Repeat exactly what appears from the opening line of the listing to the line with "the other layer.", inclusive.

■ **Scripts that build objects**
• • • • • • •

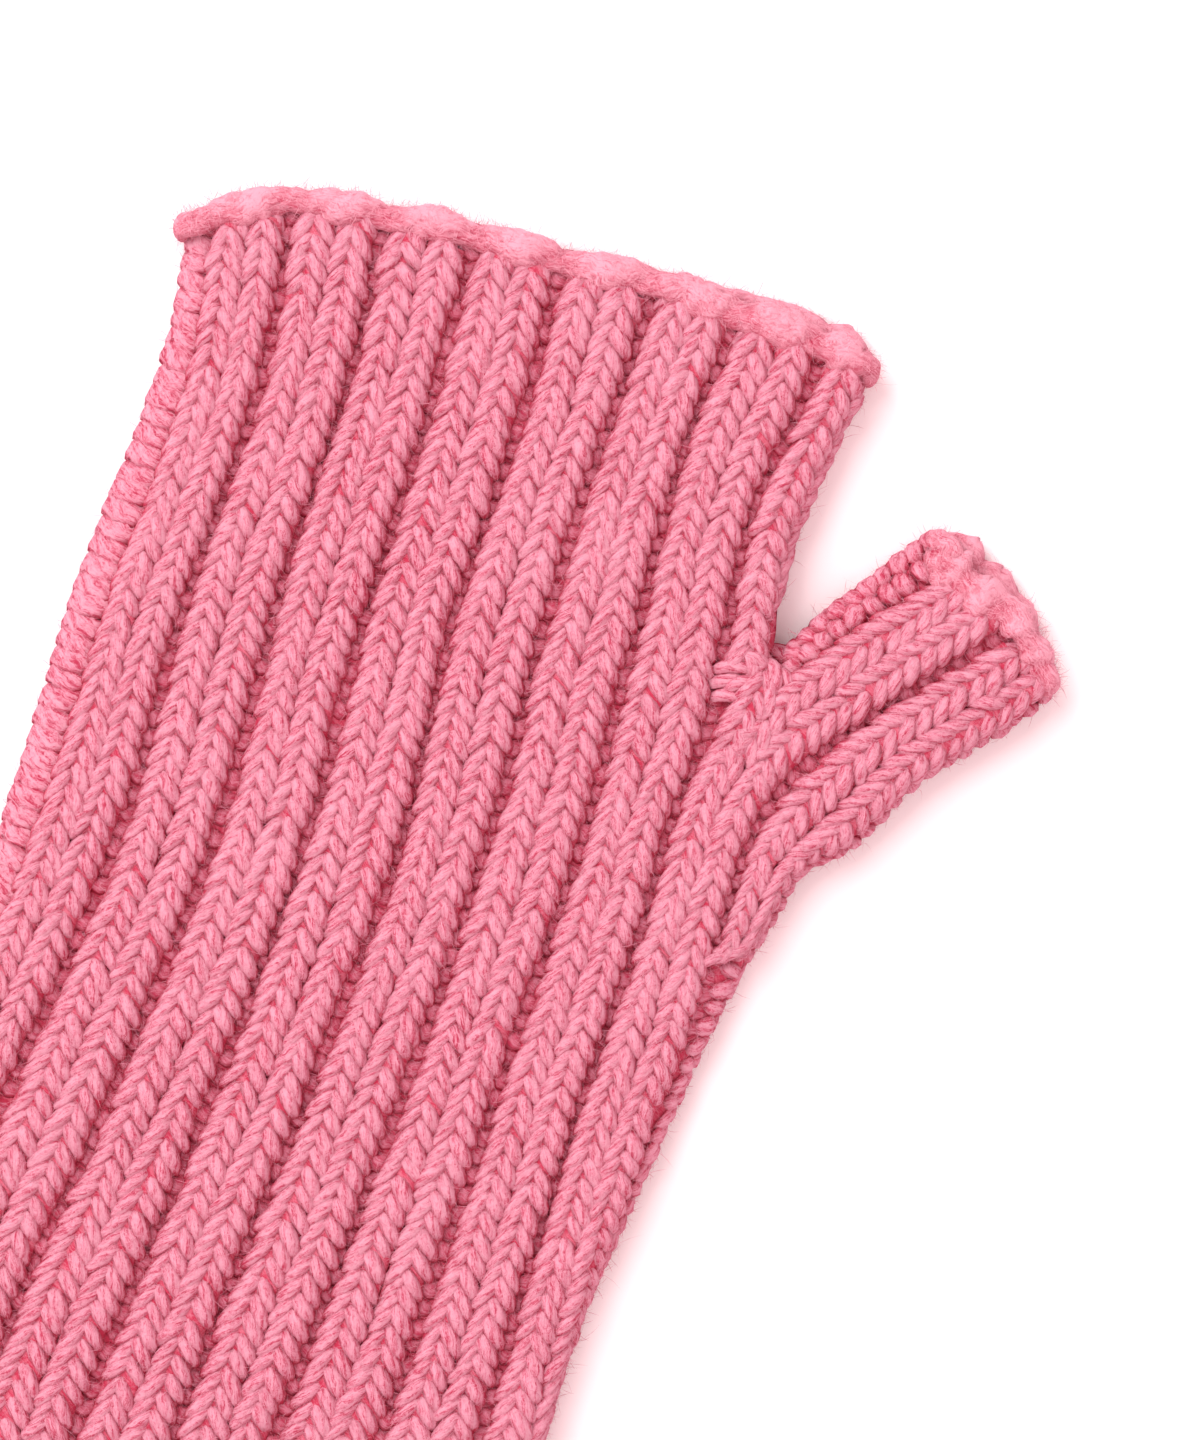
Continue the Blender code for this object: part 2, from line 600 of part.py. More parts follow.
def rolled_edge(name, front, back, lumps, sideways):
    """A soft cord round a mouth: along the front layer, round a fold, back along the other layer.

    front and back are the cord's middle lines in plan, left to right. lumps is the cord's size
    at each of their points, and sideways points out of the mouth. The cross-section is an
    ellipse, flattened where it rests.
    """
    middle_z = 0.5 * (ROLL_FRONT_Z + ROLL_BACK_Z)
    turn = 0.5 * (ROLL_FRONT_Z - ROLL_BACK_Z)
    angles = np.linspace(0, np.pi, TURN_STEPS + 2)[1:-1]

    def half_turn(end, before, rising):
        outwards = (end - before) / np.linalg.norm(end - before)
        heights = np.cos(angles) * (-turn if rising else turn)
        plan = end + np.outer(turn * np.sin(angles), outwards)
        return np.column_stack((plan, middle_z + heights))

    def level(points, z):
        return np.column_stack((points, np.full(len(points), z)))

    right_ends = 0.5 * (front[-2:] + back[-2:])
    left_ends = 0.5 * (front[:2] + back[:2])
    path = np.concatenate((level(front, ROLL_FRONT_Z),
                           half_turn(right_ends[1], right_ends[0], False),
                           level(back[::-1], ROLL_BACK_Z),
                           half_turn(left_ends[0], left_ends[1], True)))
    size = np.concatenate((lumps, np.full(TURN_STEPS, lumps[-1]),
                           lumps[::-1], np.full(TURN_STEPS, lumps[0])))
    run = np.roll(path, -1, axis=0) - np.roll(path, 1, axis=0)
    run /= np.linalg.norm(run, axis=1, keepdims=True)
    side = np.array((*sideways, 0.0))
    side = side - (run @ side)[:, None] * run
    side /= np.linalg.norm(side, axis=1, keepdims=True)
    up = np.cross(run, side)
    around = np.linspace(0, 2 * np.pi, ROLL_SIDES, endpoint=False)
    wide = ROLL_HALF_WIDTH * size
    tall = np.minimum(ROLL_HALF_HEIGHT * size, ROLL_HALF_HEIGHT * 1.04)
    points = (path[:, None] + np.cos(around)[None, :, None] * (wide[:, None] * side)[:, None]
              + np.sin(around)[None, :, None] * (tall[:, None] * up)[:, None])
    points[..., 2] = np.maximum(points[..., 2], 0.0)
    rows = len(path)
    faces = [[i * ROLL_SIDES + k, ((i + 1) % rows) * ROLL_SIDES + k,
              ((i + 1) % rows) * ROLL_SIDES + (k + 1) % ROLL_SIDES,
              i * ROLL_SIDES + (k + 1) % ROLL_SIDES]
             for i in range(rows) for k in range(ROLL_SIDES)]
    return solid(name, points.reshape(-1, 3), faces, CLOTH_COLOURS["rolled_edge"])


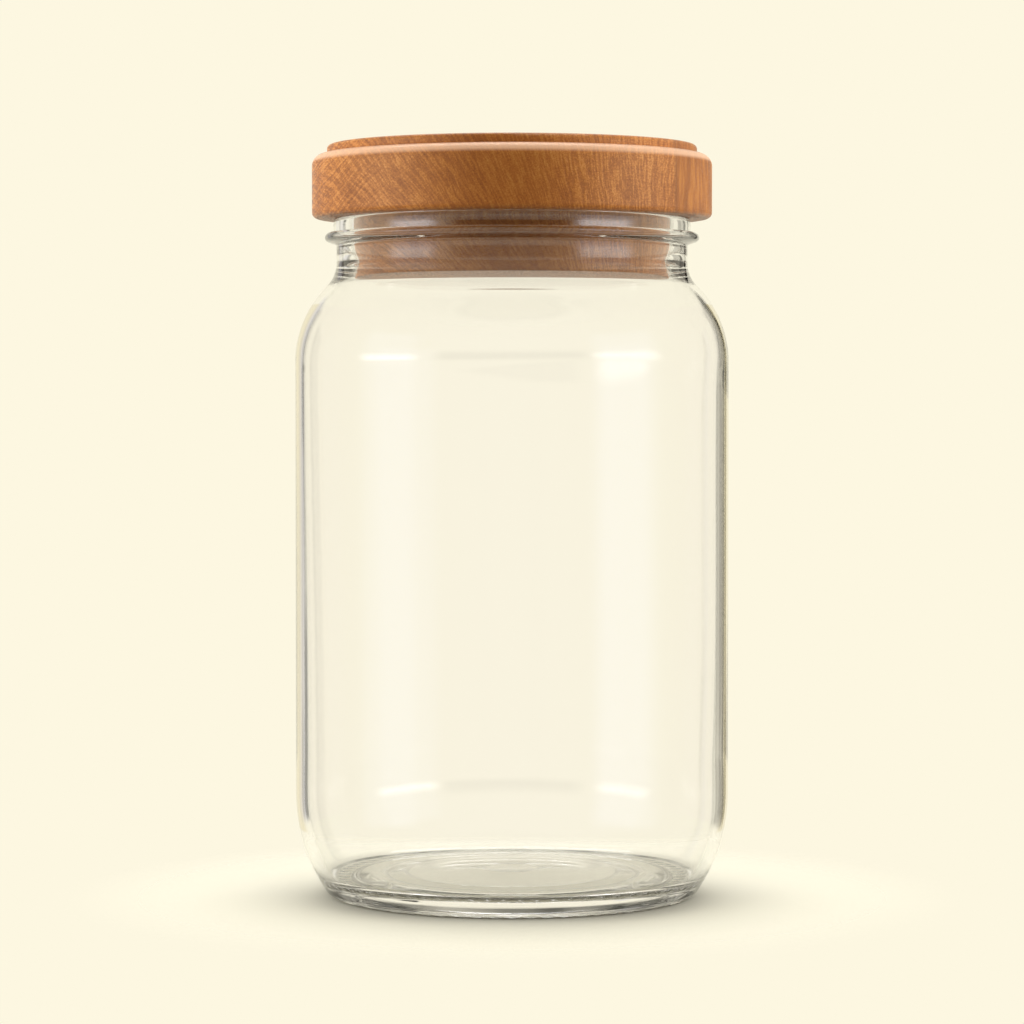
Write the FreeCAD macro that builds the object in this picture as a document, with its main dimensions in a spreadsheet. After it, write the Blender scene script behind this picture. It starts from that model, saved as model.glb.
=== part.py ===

• • • • • • •

■ **Result**
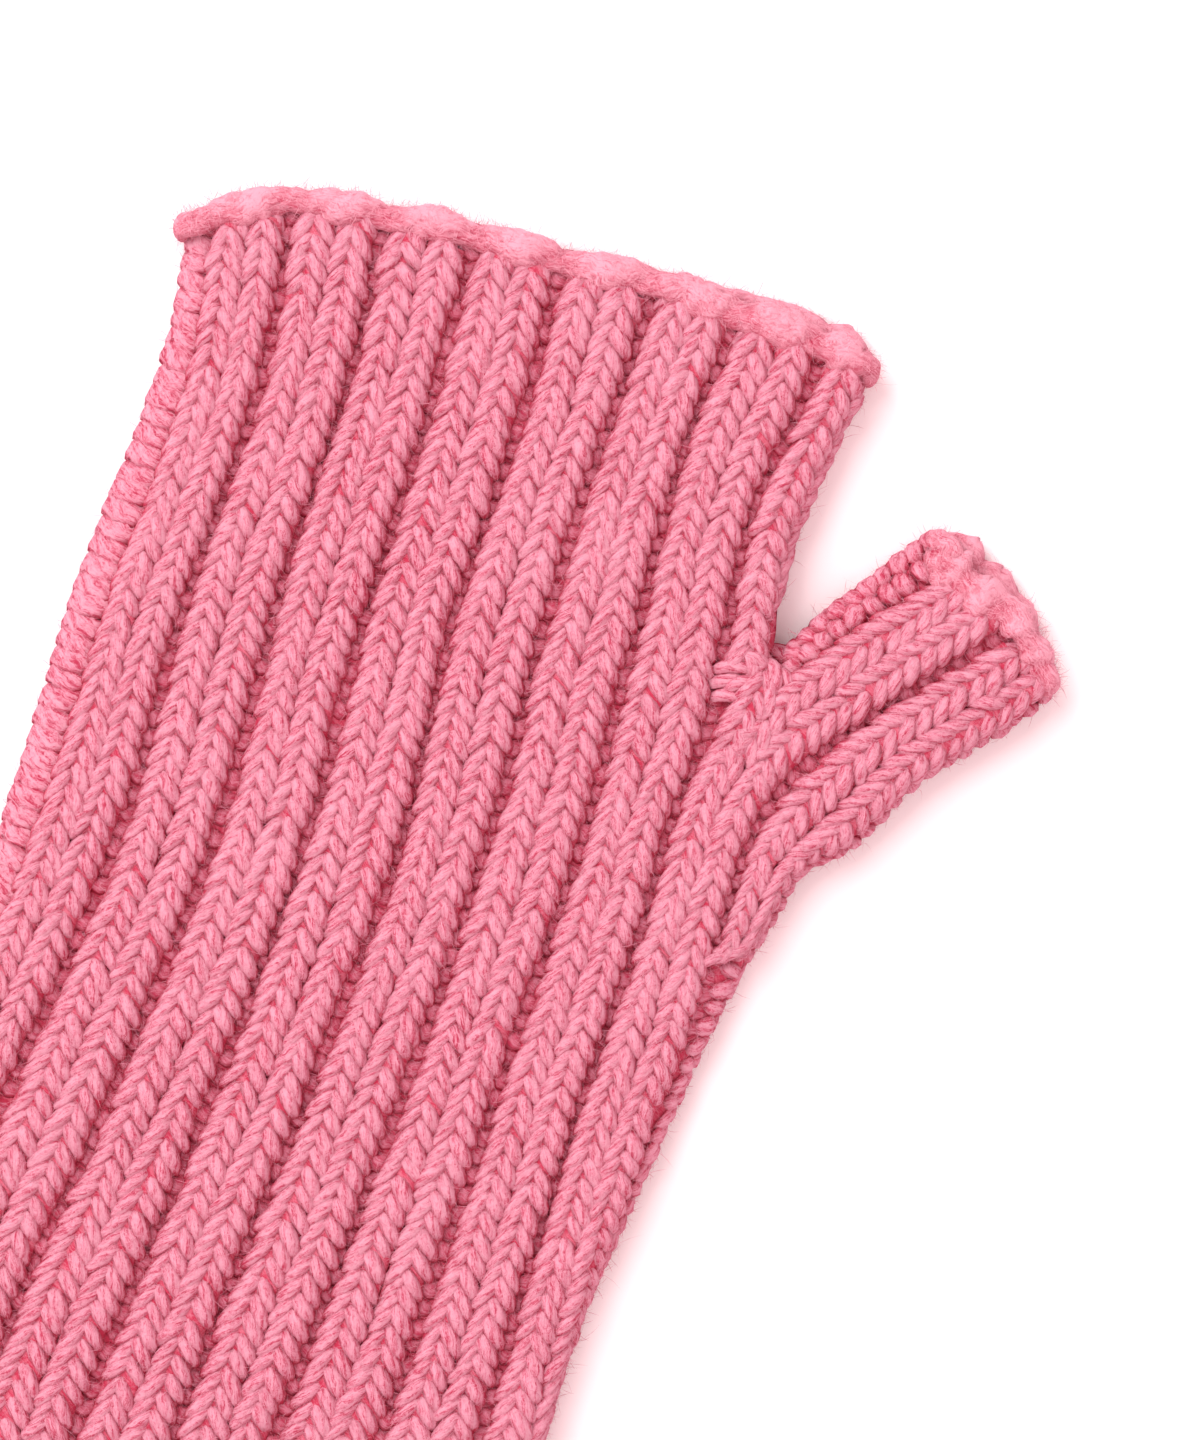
Continue the Blender code for this object: part 2, from line 600 of part.py. More parts follow.
def rolled_edge(name, front, back, lumps, sideways):
    """A soft cord round a mouth: along the front layer, round a fold, back along the other layer.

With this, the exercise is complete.